Aim of the exercise: Only the lines from the line that has "zip(*points))), Vector(map(max, zip(*points)))" through the line that has "obj.data.transform(world)" should be reproduced, exactly and with both ends kept.

Input material:
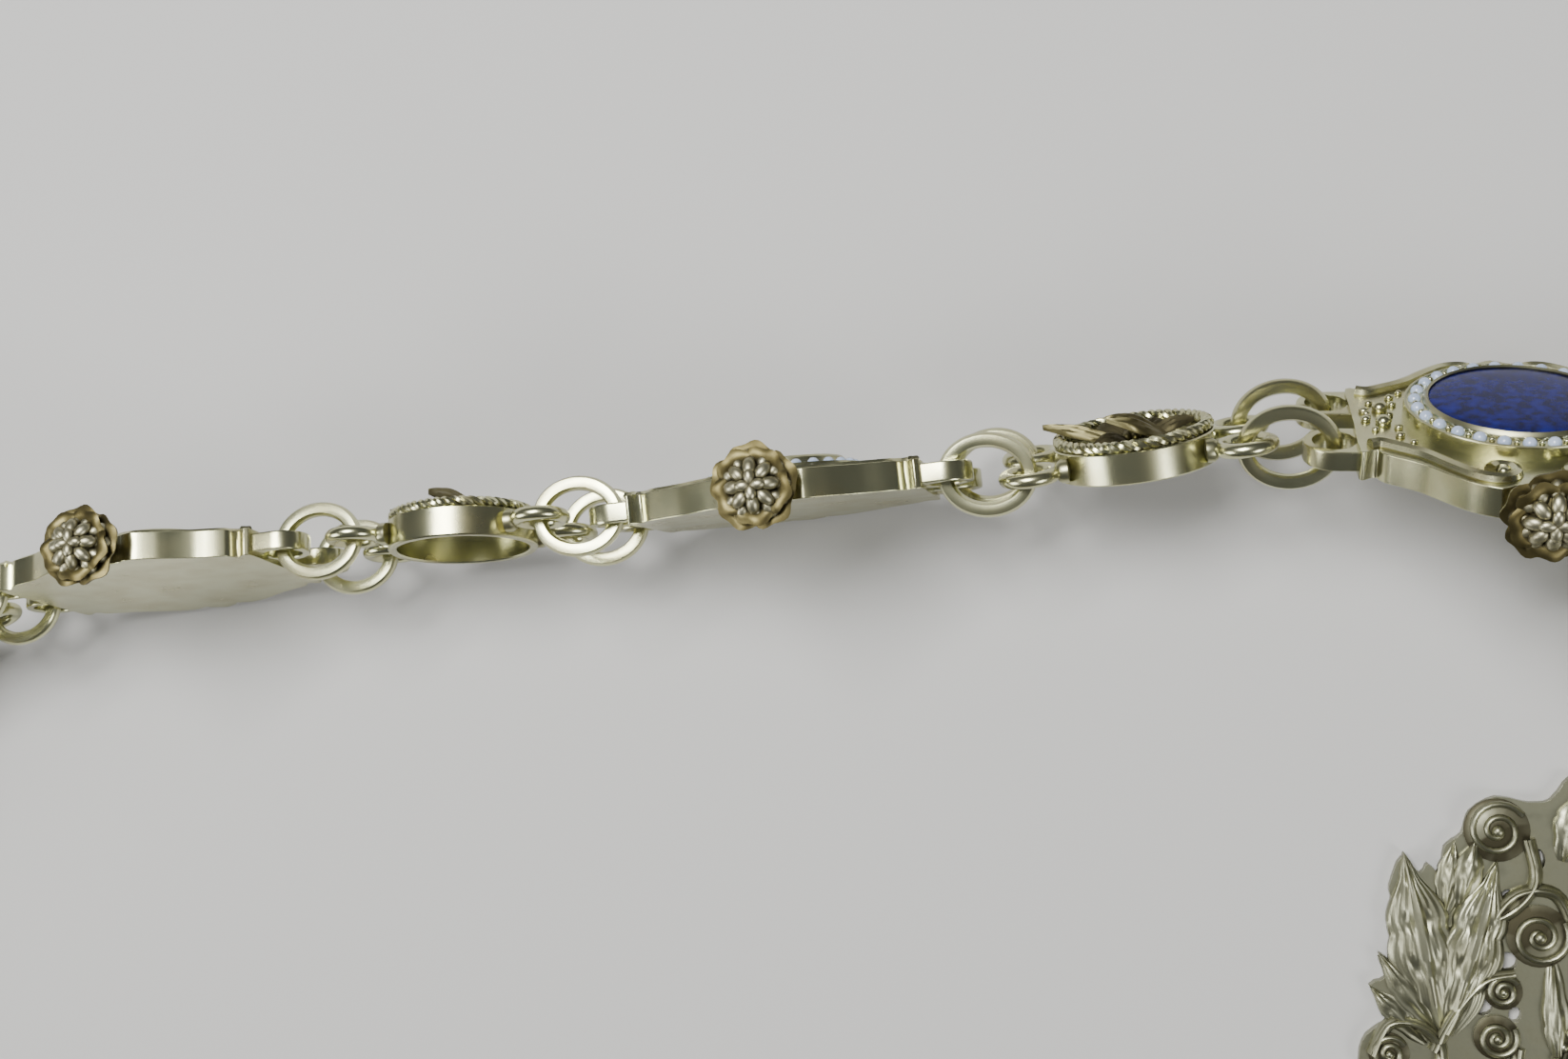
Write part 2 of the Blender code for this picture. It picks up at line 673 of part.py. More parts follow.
badge_middle = Vector((BADGE_PLACE[0] * PAIR_STEP, BADGE_PLACE[1] * PAIR_STEP, 0.0))
badge_at = Matrix.Translation(badge_middle)
place_part("badge_frame", badge_frame_mesh(), satin_gilt, badge_at)
roundel_base = BADGE_THICK + FIT_GAP
roundel = plate("badge_roundel", [oval(ROUNDEL_WIDTH, ROUNDEL_HEIGHT, 20)], ROUNDEL_THICK, roundel_base)
place_part("badge_roundel", roundel, blue_stone, badge_at)

# The rings of the hanger sag from the loop on the centre link's back to the badge's bail

hanger_top = placed[0][1] @ LOOP_PLACE
hanger_end = badge_middle + Vector((0.0, BAIL_PLACE, BAIL_DIAMETER / 2))
hanger_bend = hanger_top.lerp(hanger_end, HANGER_BEND)
hanger_bend.z = hanger_end.z
hanger_side = (hanger_end - hanger_top).cross(Vector((0.0, 0.0, 1.0))).normalized()


def hanger_point(share):
    """A point on the curve that the hanger follows."""
    return hanger_top.lerp(hanger_bend, share).lerp(hanger_bend.lerp(hanger_end, share), share)


def hanger_places():
    """The middles of the hanger's rings, a little closer together at its two ends."""
    curve = [hanger_point(i / 200) for i in range(201)]
    run = [0.0]
    for near, far in zip(curve, curve[1:]):
        run.append(run[-1] + (far - near).length)
    end_step = (BAIL_DIAMETER + HANGER_LENGTH) / 2
    steps = [end_step] + [HANGER_LENGTH] * (HANGER_RINGS - 1) + [end_step]
    steps = [step - HANGER_WIRE * 2 for step in steps]
    scale = run[-1] / sum(steps)
    wanted = [scale * sum(steps[: i + 1]) for i in range(HANGER_RINGS)]
    return [curve[min(range(201), key=lambda i: abs(run[i] - want))] for want in wanted]


hanger_ring = oval_ring("hanger_ring", HANGER_LENGTH, HANGER_WIDTH, HANGER_WIRE)
middles = hanger_places()
for i, place in enumerate(middles):
    before = middles[i - 1] if i else hanger_top
    after = middles[i + 1] if i + 1 < len(middles) else hanger_end
    along = (after - before).normalized()
    front = hanger_side if i % 2 else along.cross(hanger_side)
    place_part(f"hanger_ring_{i + 1}", hanger_ring, gilt, frame_matrix(along, front, place))

# The origin is on the floor, at the middle of the chain's footprint

bpy.context.view_layer.update()
corners = [thing.matrix_world @ vertex.co for thing in chain.objects for vertex in thing.data.vertices]
low = Vector([min(corner[i] for corner in corners) for i in range(3)])
high = Vector([max(corner[i] for corner in corners) for i in range(3)])
to_origin = Matrix.Translation((-(low.x + high.x) / 2, -(low.y + high.y) / 2, -low.z))
for thing in chain.objects:
    thing.matrix_world = to_origin @ thing.matrix_world
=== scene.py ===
"""A mayoral chain of office in silver-gilt, with pearls, blue stones and a pierced badge.

The chain stands on its edges on a pale table, and the badge lies inside it. The camera looks down on
the stretch beside the centre link. Lengths are in metres.
"""

import math

import bpy
import numpy as np
from mathutils import Matrix, Vector
from mathutils.bvhtree import BVHTree


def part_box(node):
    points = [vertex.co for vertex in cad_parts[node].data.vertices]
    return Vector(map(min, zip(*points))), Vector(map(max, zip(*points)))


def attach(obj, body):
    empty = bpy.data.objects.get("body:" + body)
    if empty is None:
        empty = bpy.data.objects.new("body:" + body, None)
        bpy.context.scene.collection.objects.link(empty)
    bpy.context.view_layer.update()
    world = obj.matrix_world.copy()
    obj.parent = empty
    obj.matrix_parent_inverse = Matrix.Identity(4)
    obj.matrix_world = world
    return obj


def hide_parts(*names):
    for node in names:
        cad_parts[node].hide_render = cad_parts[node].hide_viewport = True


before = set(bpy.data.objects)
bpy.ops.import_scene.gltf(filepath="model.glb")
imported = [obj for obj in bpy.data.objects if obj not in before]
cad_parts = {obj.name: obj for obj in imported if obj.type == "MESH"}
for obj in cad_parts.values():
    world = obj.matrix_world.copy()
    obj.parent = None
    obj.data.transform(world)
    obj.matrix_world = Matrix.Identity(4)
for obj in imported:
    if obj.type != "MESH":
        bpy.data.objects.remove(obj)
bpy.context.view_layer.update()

# How the links lie
# Every large link and drum was packed as a solid of its own. Its place and lean are read from the largest
# flat side of that solid, which on a large link is its back and on a drum the floor inside it.

MM = 0.001
LINK_THICK = 4.0 * MM
LINK_DOWN = 17.5 * MM
CENTRE_DOWN = 21.5 * MM
DRUM_FLOOR = 0.95 * MM
LUG_REACH = 23.0 * MM
LUG_SPREAD = 12.4 * MM
EYE_REACH = 14.0 * MM
SAME_WAY = 0.9998
SAME_LEVEL = 0.03 * MM


def flat_side(node):
    """The corners of a solid's largest flat side, and the way that side faces."""
    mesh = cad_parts[node].data
    faces = sorted(mesh.polygons, key=lambda face: -face.area)
    best = []
    for seed in faces[:8]:
        level = seed.normal.dot(seed.center)
        group = [
            face
            for face in faces
            if face.normal.dot(seed.normal) > SAME_WAY
            and abs(face.center.dot(seed.normal) - level) < SAME_LEVEL
        ]
        if sum(face.area for face in group) > sum(face.area for face in best):
            best = group
    corners = [mesh.vertices[i].co.copy() for face in best for i in face.vertices]
    return corners, best[0].normal.copy()


def lying(node, level, down=None):
    """A link's own frame: x along the chain, z out of its face and y towards its upper worn edge."""
    corners, back = flat_side(node)
    face = -back
    along = face.cross(Vector((0.0, 0.0, 1.0))).normalized()
    across = face.cross(along)
    ends = [corner.dot(along) for corner in corners]
    edges = [corner.dot(across) for corner in corners]
    middle = (min(edges) + max(edges)) / 2 if down is None else min(edges) + down
    place = along * (min(ends) + max(ends)) / 2 + across * middle + face * (corners[0].dot(face) - level)
    return Matrix.Translation(place) @ Matrix((along, across, face)).transposed().to_4x4()


right_side = [name for i in range(1, 6) for name in (f"drum_link_right_{i}", f"large_link_right_{i}")]
left_side = [name for i in range(5, 0, -1) for name in (f"large_link_left_{i}", f"drum_link_left_{i}")]
around = ["centre_link"] + right_side + ["drum_link_right_6"] + left_side
places = {}
for name in around:
    if name.startswith("drum"):
        places[name] = lying(name, DRUM_FLOOR)
    else:
        places[name] = lying(name, -LINK_THICK / 2, CENTRE_DOWN if name == "centre_link" else LINK_DOWN)

# Table, light and camera
# A plain pale table, a strong soft light above with two weaker ones at the sides, and the camera above the
# drum links, tipped a little to the left along the chain as in the photograph.

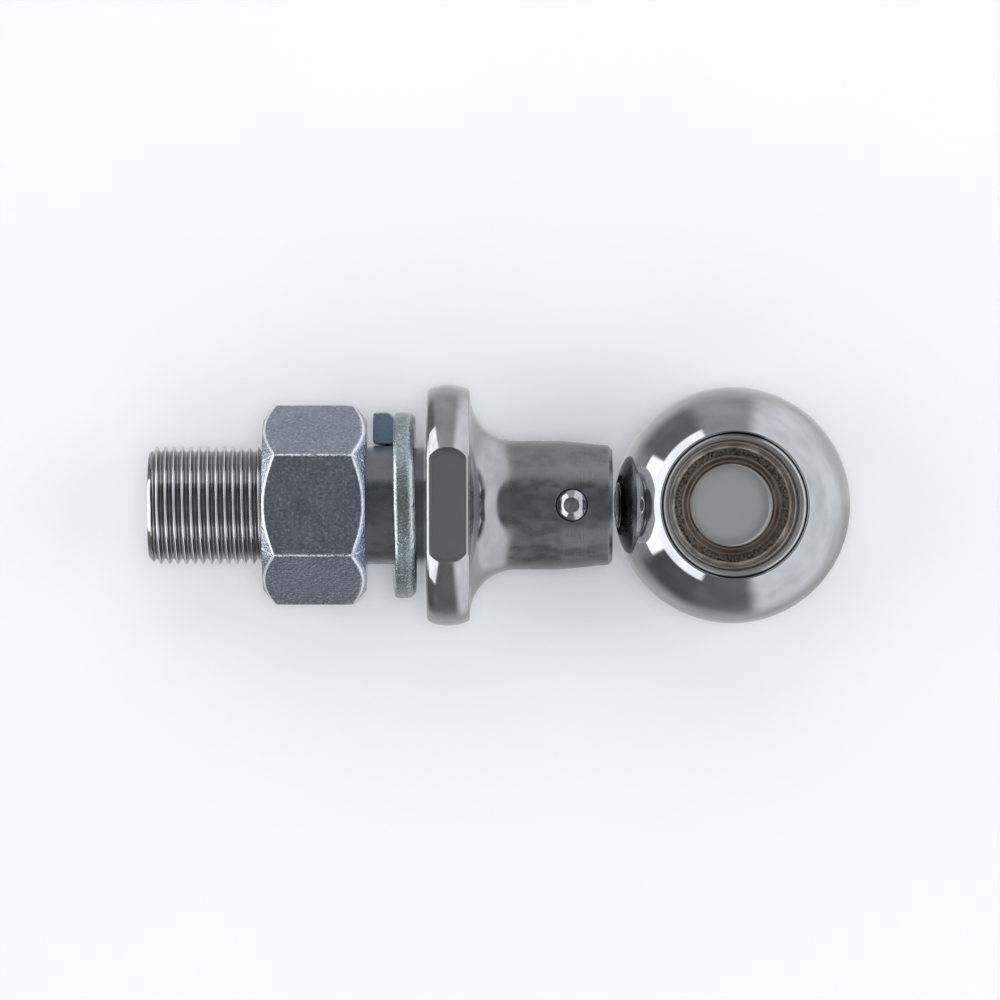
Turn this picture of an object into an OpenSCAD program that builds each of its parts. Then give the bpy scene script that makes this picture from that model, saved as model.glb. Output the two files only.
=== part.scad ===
// Interchangeable trailer hitch ball kit, laid out flat.
// A threaded shank with its nut and split lock washer lies along X, and the
// bored tow ball that fits its post stands on its foot beyond the post's end.
// Origin: centre of the collar's seat face. +X runs from the seat to the ball,
// +Z is up, out of the ball's socket. Millimetres.

/* [Threaded stud] */
// Outside diameter of the stud's thread
stud_d = 25.4; // [24:0.1:26]
// Length of the stud, from the seat face to its tip
stud_len = 59.7; // [50:0.1:90]
// Distance from one thread to the next
thread_pitch = 1.8143; // [1.5:0.0001:2.5]
// Plain length between the seat face and the first thread
stud_plain_len = 13.5; // [10:0.5:16]
// Chamfer on the stud's tip
tip_chamfer = 1.5; // [1:0.1:2.5]

/* [Collar and cove] */
// Largest diameter of the crowned collar
collar_d = 51.8; // [50:0.1:54]
// Thickness of the collar
collar_t = 9.2; // [8.6:0.1:9.6]
// Radius of the crown around the collar's rim
crown_r = 10.5; // [9:0.1:14]
// Chamfer on the rim's two edges
rim_edge = 1.2; // [0.8:0.1:1.6]
// Distance across the collar's two wrench flats
collar_flats = 46; // [45:0.1:47]
// Radius of the cove between the collar and the neck
cove_r = 10; // [9:0.1:10.1]

/* [Post] */
// Diameter of the straight neck
neck_d = 27.7; // [27.2:0.1:27.9]
// Length of the straight neck above the cove
neck_len = 9.4; // [8:0.1:10]
// Length of the tapered post above the neck
post_len = 11.2; // [11:0.1:12]
// Diameter at the end of the post
post_end_d = 25.5; // [25.2:0.1:25.7]
// Chamfer on the end of the post
post_chamfer = 0.8; // [0.5:0.1:1]

/* [Tow ball] */
// Diameter of the tow ball
ball_d = 50.8; // [50.6:0.1:51]
// Gap between the post's end and the loose ball
ball_gap = 0.4; // [0.3:0.1:5]
// Height of the flat socket rim above the ball's centre
rim_z = 19.9; // [19.5:0.1:20]
// Diameter of the socket at its rim, inside the chamfer
socket_mouth_d = 29.4; // [29.2:0.1:29.6]
// Diameter of the socket at its floor
socket_floor_d = 25.74; // [25.7:0.01:25.8]
// Diameter of the hole through the top of the ball
thumb_hole_d = 17.7; // [17:0.1:18]
// Depth of the ball's foot flat below its centre
foot_z = 23; // [22.8:0.1:23.1]

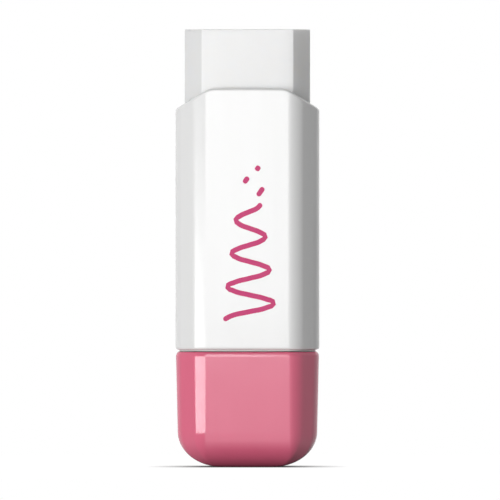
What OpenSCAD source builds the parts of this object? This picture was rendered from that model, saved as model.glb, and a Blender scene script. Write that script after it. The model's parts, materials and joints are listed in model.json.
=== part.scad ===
// Twist-up eraser stick: a square case with cut corners, a rotating base,
// and a drive screw that raises and lowers the eraser block.
// Millimetres. The origin is the centre of the underside of the base, +Z is up
// and -Y is the front. The eraser stands out as it is drawn, partly raised.

/* [Section] */
// Width of the case across opposite faces
case_w = 21; // [19.5:0.25:24]
// Leg of the 45 degree cut on each corner of the case
corner_cut = 3.2; // [2.4:0.1:4]
// Rounding of the long edges where face and corner cut meet
edge_r = 3.1; // [1:0.1:3.4]
// Wall of the case
case_wall = 1.2; // [0.9:0.05:1.4]

/* [Case] */
// Height of the case, from its lower edge to the top of the arched rim
case_h = 38.05; // [36:0.05:46]
// How far the arched rim falls to the two side faces
arch_drop = 2.9; // [1:0.1:4]
// Width of the arch between the points where its slopes start
arch_top_w = 11.2; // [8:0.2:13]
// Rounding between the top of the arch and its slopes
arch_r = 3.5; // [0.5:0.5:6]

/* [Twist base] */
// Height of the base
base_h = 16.85; // [16:0.05:20]
// How far each face of the base lies inside the face of the case above it
base_step = 0.05; // [0:0.05:0.3]
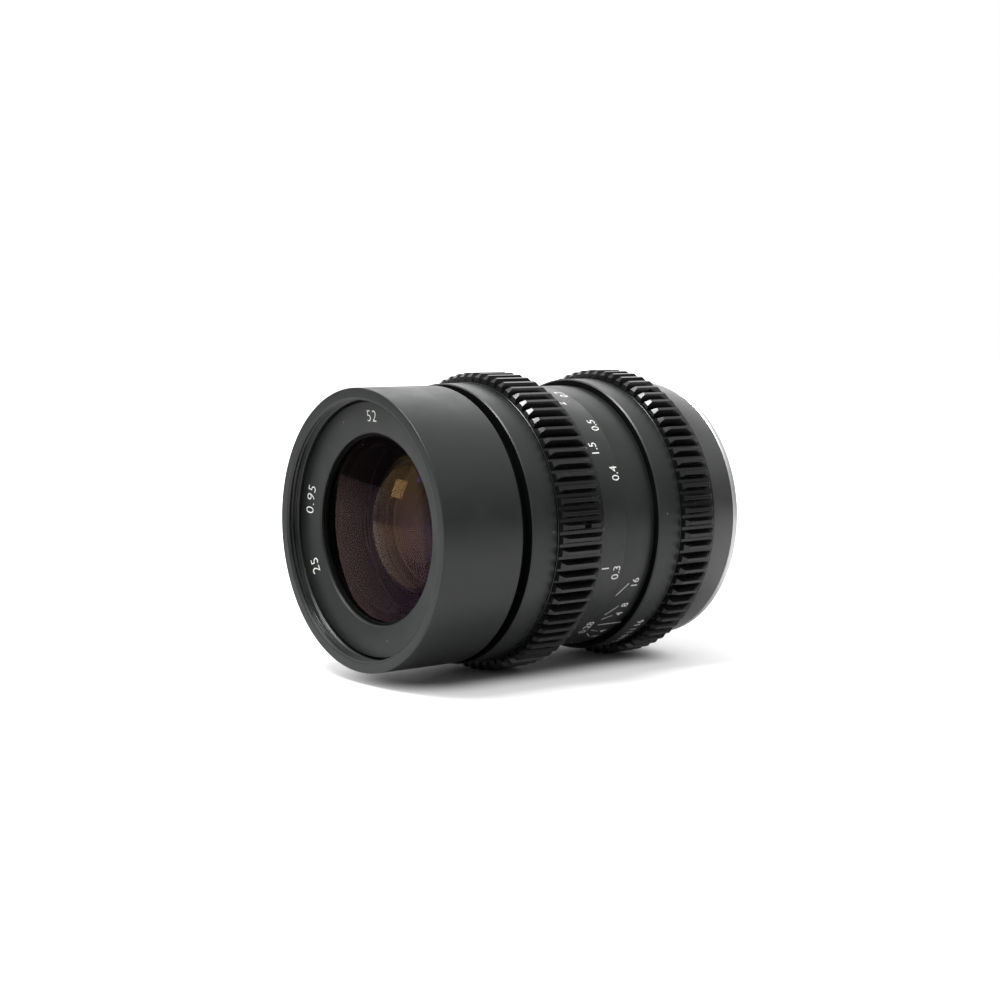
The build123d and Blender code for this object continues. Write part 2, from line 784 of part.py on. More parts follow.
# Cam pins in the optics barrel, and the rollers that run in the guide slots and cam grooves
cam_pin_outer = cam_groove_radius - edge_break
with BuildPart() as cam_pins:
    for pin in range(cam_pin_count):
        turn = cam_turn + pin * 360 / cam_pin_count
        with BuildSketch(radial_plane(cam_station, turn, cell_bore + seat_fit)):
            Circle(cam_pin_radius)
        extrude(amount=cam_pin_outer - cell_bore - seat_fit)
finish("cam_pins", cam_pins.part)

roller_inner = optics_radius + seam
with BuildPart() as cam_rollers:
    for pin in range(cam_pin_count):
        turn = cam_turn + pin * 360 / cam_pin_count
        with BuildSketch(radial_plane(cam_station, turn, roller_inner)):
            Circle(cam_roller_radius)
            Circle(cam_pin_radius + seat_fit, mode=Mode.SUBTRACT)
        extrude(amount=cam_pin_outer - seam - roller_inner)
finish("cam_rollers", cam_rollers.part)

# Front cell with a stepped seat for each of its four glasses
front_thread = glass_1.rim + retainer_thread_step
glass_1_seat = rear_edge(glass_1, glass_1.clear) - seat_fit
glass_2_seat = rear_edge(glass_2, glass_3.rim + glass_fit) - seat_fit
glass_3_seat = rear_edge(glass_3, glass_3.rim) - seat_fit
finish("front_cell", turned([
    at(cell_radius, front_cell_rear), at(cell_radius, front_cell_front),
    at(front_thread, front_cell_front), at(front_thread, front_edge(glass_1, glass_1.rim)),
    at(glass_1.rim + glass_fit, front_edge(glass_1, glass_1.rim)), at(glass_1.rim + glass_fit, glass_1_seat),
    at(glass_2.rim + glass_fit, glass_1_seat), at(glass_2.rim + glass_fit, glass_2_seat),
    at(glass_3.rim + glass_fit, glass_2_seat), at(glass_3.rim + glass_fit, glass_3_seat),
    at(glass_4.rim + glass_fit, glass_3_seat), at(glass_4.rim + glass_fit, glass_4_seat - seat_fit),
    at(glass_4.clear, glass_4_seat - seat_fit), at(glass_4.clear, front_cell_rear),
]))
lens("glass_1", glass_1)
lens("glass_2", glass_2)
lens("glass_3", glass_3)
lens("glass_4", glass_4)

# Retaining ring and spacers of the front group
front_retainer_hole = glass_1.rim - glass_seat
finish("front_retainer", sleeve(
    front_retainer_hole, front_thread - glass_fit,
    front_edge(glass_1, front_retainer_hole) + seat_fit, front_cell_front
))
spacer_1_2_hole = glass_2.rim - glass_seat
finish("front_spacer", sleeve(
    spacer_1_2_hole, glass_2.rim, front_edge(glass_2, spacer_1_2_hole) + seat_fit, glass_1_seat - seat_fit
))
spacer_2_3_hole = glass_3.rim - glass_seat
finish("middle_spacer", sleeve(
    spacer_2_3_hole, glass_3.rim, front_edge(glass_3, spacer_2_3_hole) + seat_fit,
    rear_edge(glass_2, spacer_2_3_hole) - seat_fit
))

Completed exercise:
    return Vector(map(min, zip(*points))), Vector(map(max, zip(*points)))


def attach(obj, body):
    empty = bpy.data.objects.get("body:" + body)
    if empty is None:
        empty = bpy.data.objects.new("body:" + body, None)
        bpy.context.scene.collection.objects.link(empty)
    bpy.context.view_layer.update()
    world = obj.matrix_world.copy()
    obj.parent = empty
    obj.matrix_parent_inverse = Matrix.Identity(4)
    obj.matrix_world = world
    return obj


def hide_parts(*names):
    for node in names:
        cad_parts[node].hide_render = cad_parts[node].hide_viewport = True


before = set(bpy.data.objects)
bpy.ops.import_scene.gltf(filepath="model.glb")
imported = [obj for obj in bpy.data.objects if obj not in before]
cad_parts = {obj.name: obj for obj in imported if obj.type == "MESH"}
for obj in cad_parts.values():
    world = obj.matrix_world.copy()
    obj.parent = None
    obj.data.transform(world)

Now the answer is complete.